An open house was held at the new stove works manufacturing facility on July 4, 1977. Over 200 people attended the open house that featured lemonade on the warm summer day, tours of the new plant and music by a band singing folk music.
By the end of the year, nearly 20 people were working at the manufacturing plant producing the standard BBR wood stove, the original BBR parlor furnace, the BBR home furnace, and a cabin model BBR. The stove was still being sold as fast as it could be made from both the La Farge KSW store on Main Street and another store on Madison’s Fish Hatchery Road along the capital city’s beltline.
In addition, KSW developed a catalog that was mailed to potential customers. The catalog featured photos and descriptions of all the different models of BBR wood stoves and other items essential in burning wood for heat. The front cover of the KSW catalog featured a color photo of a Kickapoo River scene. On the inside of that cover of the initial KSW catalog, George Wilbur wrote an introduction for the catalog titled “Heating With Wood”. In the introduction, Wilbur wrote, “ Wood stoves and furnaces are the tools that give us access to the warmth-giving energy of the sun that is locked inside of every tree. Because wood is economical, readily available and renewable, it is fast regaining its old popularity as a heating fuel. If you now heat with gas, electricity or fuel oil, a switch to wood heat may give you enough savings in fuel cost to pay for your stove or furnace in one heating season.”

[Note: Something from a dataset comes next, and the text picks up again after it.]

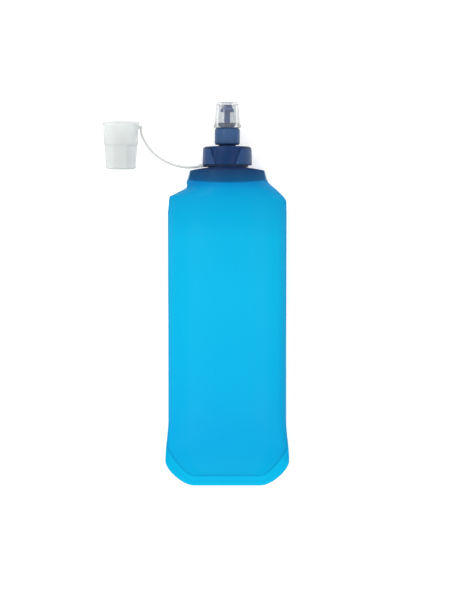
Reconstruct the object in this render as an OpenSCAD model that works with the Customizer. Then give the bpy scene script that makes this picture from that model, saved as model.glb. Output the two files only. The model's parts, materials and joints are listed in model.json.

Paul Bader’s stove was a big hit and eventually, the BBR would be sold at over 30 different locations around the state of Wisconsin and the upper Midwest. The workforce at the KSW facilities in La Farge eventually would grow to nearly forty people with an annual payroll of three-quarters of a million dollars. Nearly twelve thousand BBR wood stoves were produced from that new factory building on the north side of La Farge.